As of December 31, 2018, the respective Wells Fargo retirement businesses had $827 billion in assets under administration served by approximately 2,500 employees in locations across the U.S., Philippines and India.
In a conference call with reporters held shortly after the announcement of the deal, executives with Principal Financial Group gave some details about the various anticipated “revenue synergies” they expect in the short- and long-term as a result of this large acquisition. The expectation is that there will be both positive and negative impacts on revenue. On the positive side will be the efficiencies that come from combining the skillsets and client bases of the two well-known organizations, which historically have had somewhat different focuses when it comes to their target segments of the retirement plan business. On the other hand, the Principal executives noted there could be some short-term challenges in terms of creating real process integration and ensuring existing clients remain on board as the transaction unfolds.
The Principal team expects to give updates on these matters throughout 2019 and beyond, and they say it will obviously take a significant period of time for all of the nuances to play out. In absolute terms, the team expects to see net revenue gains around $425 million at 36 months after the closing of the deal.
Zooming into the retirement plan portion of the deal, the executive team notes that the combined organization will serve 56,000 plans. They say the presence of Wells Fargo funds in plans also recordkept by the firm is smaller than the proprietary fund presence in plans using Principal as the recordkeeper. The executive team says it will benefit the expanded Principal organization to have this diversity and balance in the client service structure. The combined firm hopes to be competitive as both a recordkeeper and an asset manager.
The Principal team further points to the annuity business as another important synergy area. In simple terms, clients are looking for lifetime income in retirement, and this will be a big focus of the unified organization. As a related result of this focus on annuities, the combined firm expects to be in an even stronger position to support clients in the non-qualified deferred compensation (NQDC) realm, wherein life-insurance vehicles can be a tax- and cost-efficient funding solution.
According to the Principal executives, thinking about the impact of this deal on the firms’ relationships with the retirement plan consultant and adviser community was also a critical component in reaching the conclusion to pursue the acquisition.

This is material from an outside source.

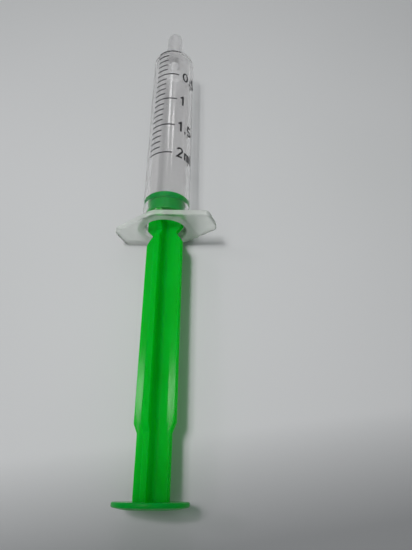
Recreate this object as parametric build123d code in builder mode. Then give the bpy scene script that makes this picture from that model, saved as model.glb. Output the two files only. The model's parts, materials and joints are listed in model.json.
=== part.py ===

The presence and role of advisers remains significant in the middle market, they explain, and so the firm is expecting to work closer with the consulting channel to bring expanded capabilities into the marketplace.
According to the most recent PLANSPONSOR Recordkeeping Survey, Wells Fargo and Principal on their own rank 10th and 8th, respectively, on the list of largest recordkeepers by DC plan assets serviced. Principal alone ranks fifth-largest both in terms of plans and participants, while Wells Fargo ranks 34th in terms of plans and 9th in terms of participants.
According to the survey, about 25% of Wells Fargo plans were directly sold, while 75% were intermediary sold. For Principal, these figures are 1% and 99%.